-- BEGIN Input material --

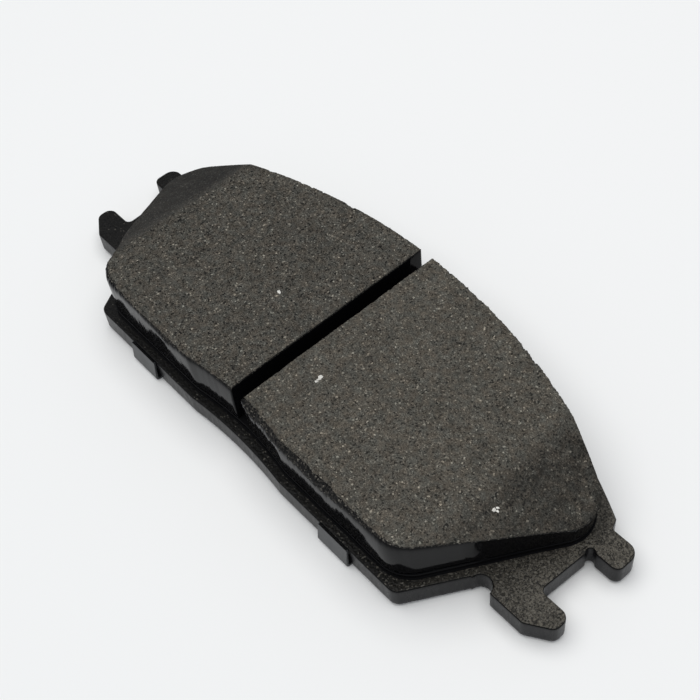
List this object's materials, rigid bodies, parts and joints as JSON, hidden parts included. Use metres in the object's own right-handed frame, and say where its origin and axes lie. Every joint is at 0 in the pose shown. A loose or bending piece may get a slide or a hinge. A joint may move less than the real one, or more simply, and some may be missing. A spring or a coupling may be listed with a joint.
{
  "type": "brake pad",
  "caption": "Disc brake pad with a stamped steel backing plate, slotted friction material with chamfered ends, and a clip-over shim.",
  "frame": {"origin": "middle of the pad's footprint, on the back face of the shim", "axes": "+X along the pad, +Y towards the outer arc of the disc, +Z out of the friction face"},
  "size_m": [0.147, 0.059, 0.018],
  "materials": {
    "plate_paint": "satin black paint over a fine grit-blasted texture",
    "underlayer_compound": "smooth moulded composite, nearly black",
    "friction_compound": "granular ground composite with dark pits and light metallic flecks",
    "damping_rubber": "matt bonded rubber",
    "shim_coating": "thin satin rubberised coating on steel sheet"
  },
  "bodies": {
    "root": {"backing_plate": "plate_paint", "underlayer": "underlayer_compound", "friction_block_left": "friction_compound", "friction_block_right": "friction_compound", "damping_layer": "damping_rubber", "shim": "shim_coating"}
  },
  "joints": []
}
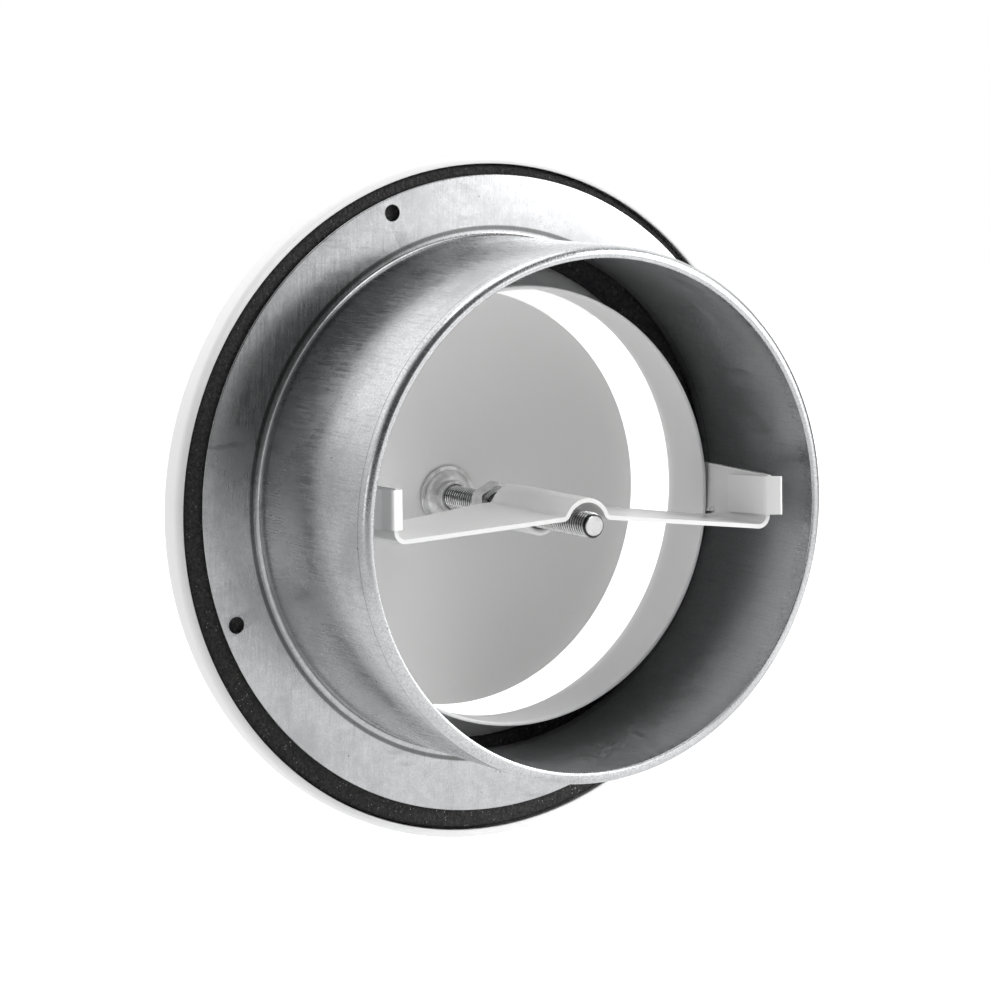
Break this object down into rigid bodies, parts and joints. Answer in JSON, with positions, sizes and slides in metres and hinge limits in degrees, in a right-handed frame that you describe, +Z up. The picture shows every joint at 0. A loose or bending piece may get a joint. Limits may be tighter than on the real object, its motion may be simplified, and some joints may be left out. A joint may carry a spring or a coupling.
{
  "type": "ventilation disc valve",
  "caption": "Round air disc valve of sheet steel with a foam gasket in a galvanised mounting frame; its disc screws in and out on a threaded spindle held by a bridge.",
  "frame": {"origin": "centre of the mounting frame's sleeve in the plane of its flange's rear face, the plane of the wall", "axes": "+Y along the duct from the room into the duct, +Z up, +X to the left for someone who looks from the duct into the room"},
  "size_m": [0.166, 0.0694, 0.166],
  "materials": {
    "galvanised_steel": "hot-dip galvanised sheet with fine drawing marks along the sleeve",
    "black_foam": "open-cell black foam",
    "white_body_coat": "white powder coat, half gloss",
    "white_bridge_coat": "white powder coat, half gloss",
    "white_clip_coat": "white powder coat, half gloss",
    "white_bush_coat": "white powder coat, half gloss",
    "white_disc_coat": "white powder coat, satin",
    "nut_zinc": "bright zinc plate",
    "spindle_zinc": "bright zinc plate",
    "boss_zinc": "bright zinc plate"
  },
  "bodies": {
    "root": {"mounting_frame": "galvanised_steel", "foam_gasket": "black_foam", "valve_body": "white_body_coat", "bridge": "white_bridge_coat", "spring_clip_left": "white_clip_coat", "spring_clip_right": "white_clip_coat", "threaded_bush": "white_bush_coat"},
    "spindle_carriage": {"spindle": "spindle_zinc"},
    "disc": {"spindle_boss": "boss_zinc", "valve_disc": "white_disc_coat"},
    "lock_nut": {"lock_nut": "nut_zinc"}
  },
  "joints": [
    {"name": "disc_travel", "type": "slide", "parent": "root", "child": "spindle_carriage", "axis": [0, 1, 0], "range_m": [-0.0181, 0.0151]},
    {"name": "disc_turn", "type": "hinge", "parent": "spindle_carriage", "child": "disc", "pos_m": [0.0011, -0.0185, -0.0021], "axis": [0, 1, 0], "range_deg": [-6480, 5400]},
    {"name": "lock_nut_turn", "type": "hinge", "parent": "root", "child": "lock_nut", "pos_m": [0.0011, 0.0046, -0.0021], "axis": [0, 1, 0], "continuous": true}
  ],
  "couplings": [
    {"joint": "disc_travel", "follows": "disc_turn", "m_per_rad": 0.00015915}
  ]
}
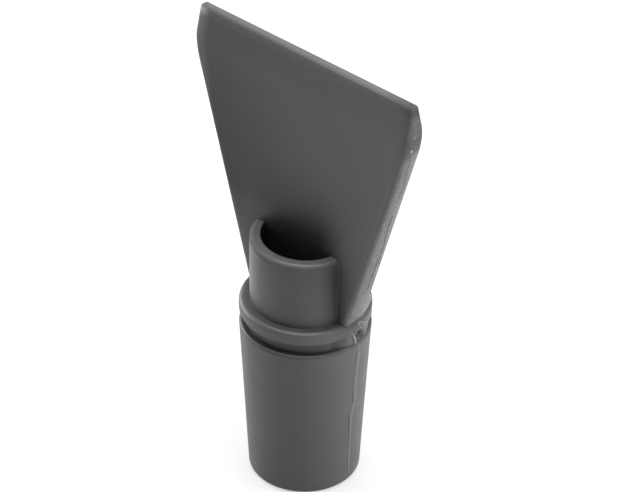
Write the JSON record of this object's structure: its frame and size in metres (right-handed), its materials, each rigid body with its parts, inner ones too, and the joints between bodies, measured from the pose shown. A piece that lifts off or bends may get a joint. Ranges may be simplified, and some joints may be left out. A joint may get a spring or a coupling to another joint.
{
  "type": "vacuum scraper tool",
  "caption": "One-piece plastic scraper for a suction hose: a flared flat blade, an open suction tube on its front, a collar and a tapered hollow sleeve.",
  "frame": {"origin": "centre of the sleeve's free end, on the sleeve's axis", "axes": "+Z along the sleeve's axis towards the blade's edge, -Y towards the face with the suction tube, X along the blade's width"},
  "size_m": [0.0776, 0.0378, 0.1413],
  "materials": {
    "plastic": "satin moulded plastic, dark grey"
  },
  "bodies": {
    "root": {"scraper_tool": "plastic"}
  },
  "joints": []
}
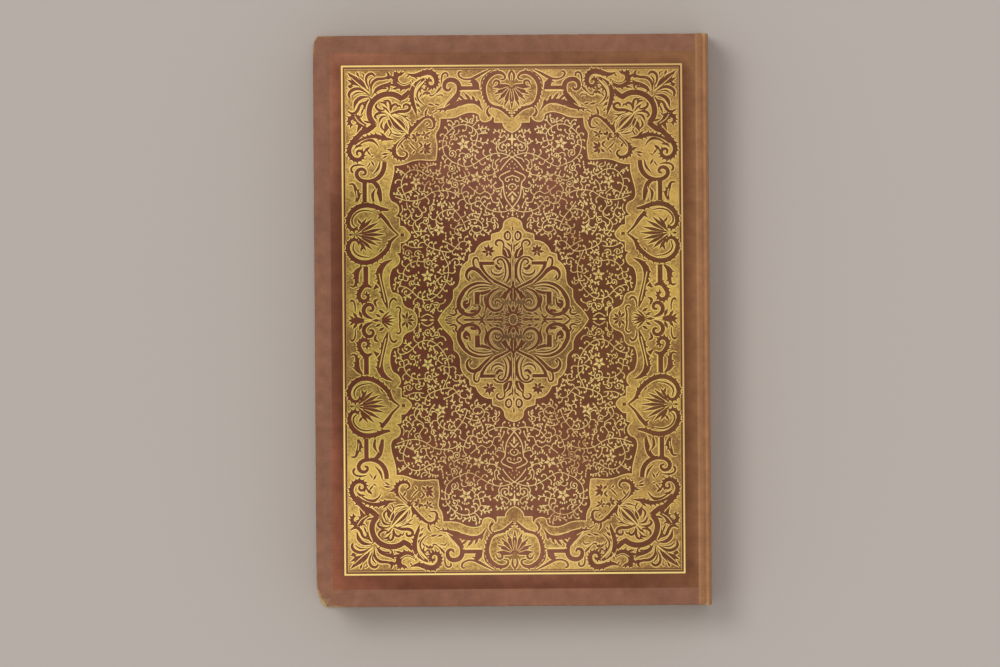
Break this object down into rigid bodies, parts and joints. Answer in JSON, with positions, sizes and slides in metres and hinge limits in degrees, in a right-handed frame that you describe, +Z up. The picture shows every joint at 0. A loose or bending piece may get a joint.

-- END Input material --

The full set of records should be duplicated exactly.

> **Exercise solution**:
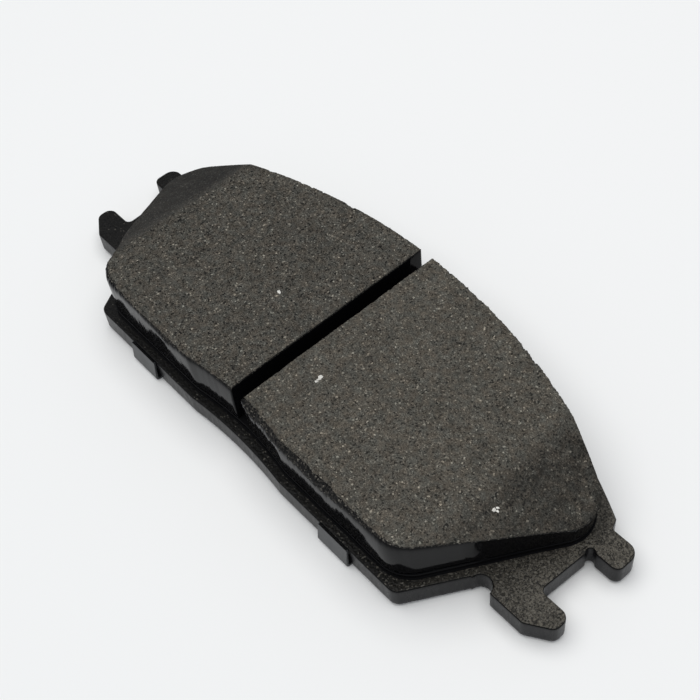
List this object's materials, rigid bodies, parts and joints as JSON, hidden parts included. Use metres in the object's own right-handed frame, and say where its origin and axes lie. Every joint is at 0 in the pose shown. A loose or bending piece may get a slide or a hinge. A joint may move less than the real one, or more simply, and some may be missing. A spring or a coupling may be listed with a joint.
{
  "type": "brake pad",
  "caption": "Disc brake pad with a stamped steel backing plate, slotted friction material with chamfered ends, and a clip-over shim.",
  "frame": {"origin": "middle of the pad's footprint, on the back face of the shim", "axes": "+X along the pad, +Y towards the outer arc of the disc, +Z out of the friction face"},
  "size_m": [0.147, 0.059, 0.018],
  "materials": {
    "plate_paint": "satin black paint over a fine grit-blasted texture",
    "underlayer_compound": "smooth moulded composite, nearly black",
    "friction_compound": "granular ground composite with dark pits and light metallic flecks",
    "damping_rubber": "matt bonded rubber",
    "shim_coating": "thin satin rubberised coating on steel sheet"
  },
  "bodies": {
    "root": {"backing_plate": "plate_paint", "underlayer": "underlayer_compound", "friction_block_left": "friction_compound", "friction_block_right": "friction_compound", "damping_layer": "damping_rubber", "shim": "shim_coating"}
  },
  "joints": []
}
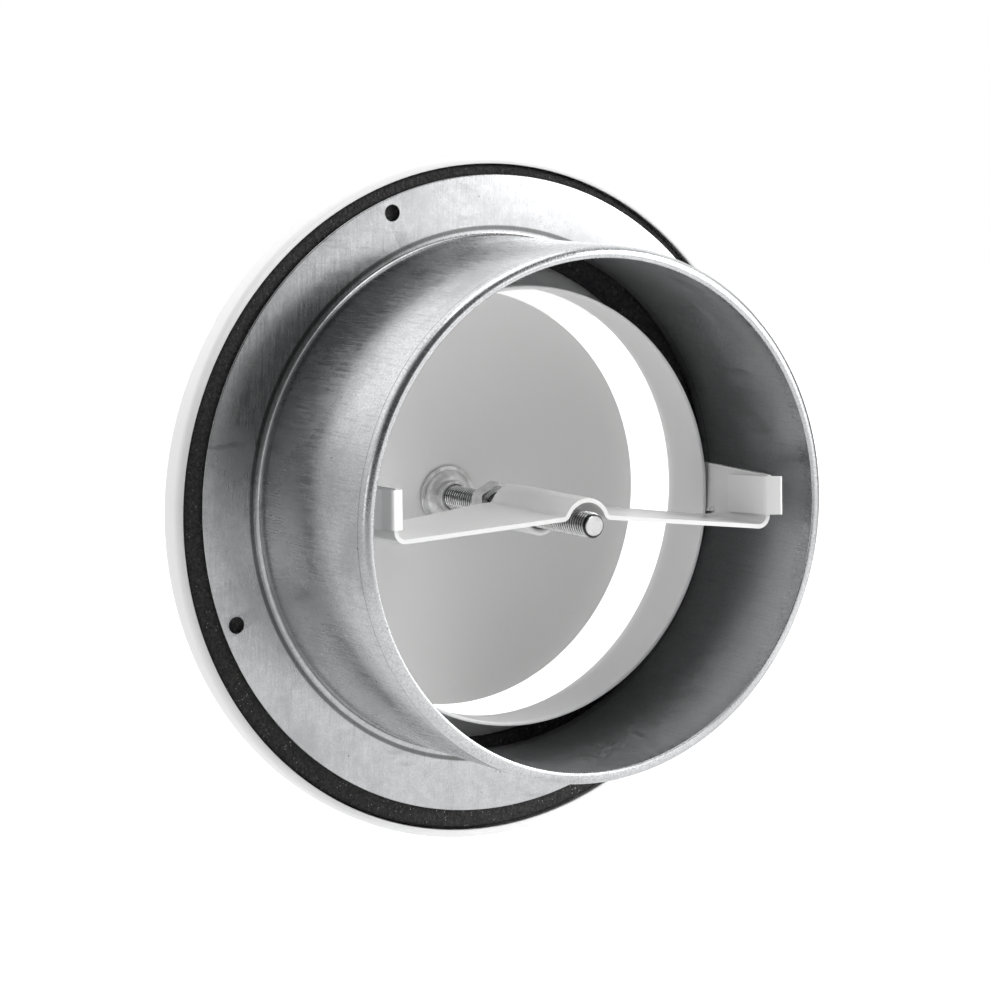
Break this object down into rigid bodies, parts and joints. Answer in JSON, with positions, sizes and slides in metres and hinge limits in degrees, in a right-handed frame that you describe, +Z up. The picture shows every joint at 0. A loose or bending piece may get a joint. Limits may be tighter than on the real object, its motion may be simplified, and some joints may be left out. A joint may carry a spring or a coupling.
{
  "type": "ventilation disc valve",
  "caption": "Round air disc valve of sheet steel with a foam gasket in a galvanised mounting frame; its disc screws in and out on a threaded spindle held by a bridge.",
  "frame": {"origin": "centre of the mounting frame's sleeve in the plane of its flange's rear face, the plane of the wall", "axes": "+Y along the duct from the room into the duct, +Z up, +X to the left for someone who looks from the duct into the room"},
  "size_m": [0.166, 0.0694, 0.166],
  "materials": {
    "galvanised_steel": "hot-dip galvanised sheet with fine drawing marks along the sleeve",
    "black_foam": "open-cell black foam",
    "white_body_coat": "white powder coat, half gloss",
    "white_bridge_coat": "white powder coat, half gloss",
    "white_clip_coat": "white powder coat, half gloss",
    "white_bush_coat": "white powder coat, half gloss",
    "white_disc_coat": "white powder coat, satin",
    "nut_zinc": "bright zinc plate",
    "spindle_zinc": "bright zinc plate",
    "boss_zinc": "bright zinc plate"
  },
  "bodies": {
    "root": {"mounting_frame": "galvanised_steel", "foam_gasket": "black_foam", "valve_body": "white_body_coat", "bridge": "white_bridge_coat", "spring_clip_left": "white_clip_coat", "spring_clip_right": "white_clip_coat", "threaded_bush": "white_bush_coat"},
    "spindle_carriage": {"spindle": "spindle_zinc"},
    "disc": {"spindle_boss": "boss_zinc", "valve_disc": "white_disc_coat"},
    "lock_nut": {"lock_nut": "nut_zinc"}
  },
  "joints": [
    {"name": "disc_travel", "type": "slide", "parent": "root", "child": "spindle_carriage", "axis": [0, 1, 0], "range_m": [-0.0181, 0.0151]},
    {"name": "disc_turn", "type": "hinge", "parent": "spindle_carriage", "child": "disc", "pos_m": [0.0011, -0.0185, -0.0021], "axis": [0, 1, 0], "range_deg": [-6480, 5400]},
    {"name": "lock_nut_turn", "type": "hinge", "parent": "root", "child": "lock_nut", "pos_m": [0.0011, 0.0046, -0.0021], "axis": [0, 1, 0], "continuous": true}
  ],
  "couplings": [
    {"joint": "disc_travel", "follows": "disc_turn", "m_per_rad": 0.00015915}
  ]
}
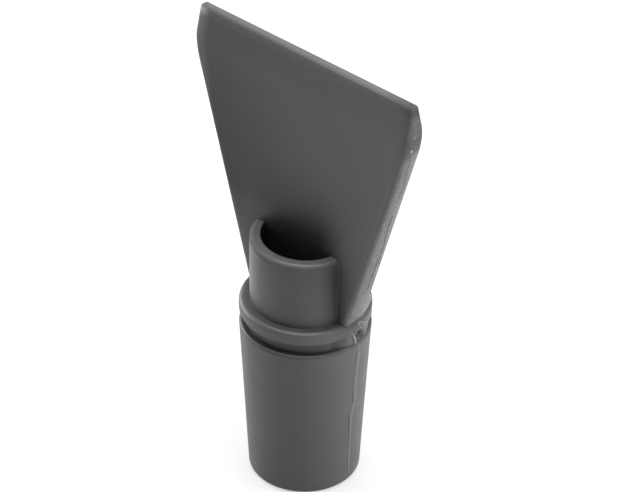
Write the JSON record of this object's structure: its frame and size in metres (right-handed), its materials, each rigid body with its parts, inner ones too, and the joints between bodies, measured from the pose shown. A piece that lifts off or bends may get a joint. Ranges may be simplified, and some joints may be left out. A joint may get a spring or a coupling to another joint.
{
  "type": "vacuum scraper tool",
  "caption": "One-piece plastic scraper for a suction hose: a flared flat blade, an open suction tube on its front, a collar and a tapered hollow sleeve.",
  "frame": {"origin": "centre of the sleeve's free end, on the sleeve's axis", "axes": "+Z along the sleeve's axis towards the blade's edge, -Y towards the face with the suction tube, X along the blade's width"},
  "size_m": [0.0776, 0.0378, 0.1413],
  "materials": {
    "plastic": "satin moulded plastic, dark grey"
  },
  "bodies": {
    "root": {"scraper_tool": "plastic"}
  },
  "joints": []
}
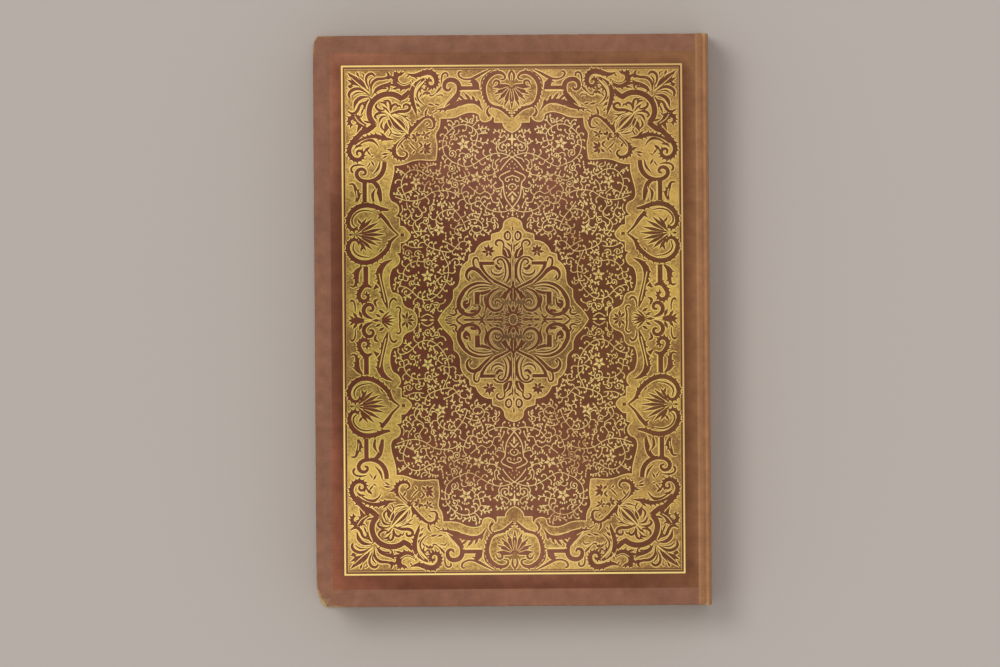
Break this object down into rigid bodies, parts and joints. Answer in JSON, with positions, sizes and slides in metres and hinge limits in degrees, in a right-handed frame that you describe, +Z up. The picture shows every joint at 0. A loose or bending piece may get a joint.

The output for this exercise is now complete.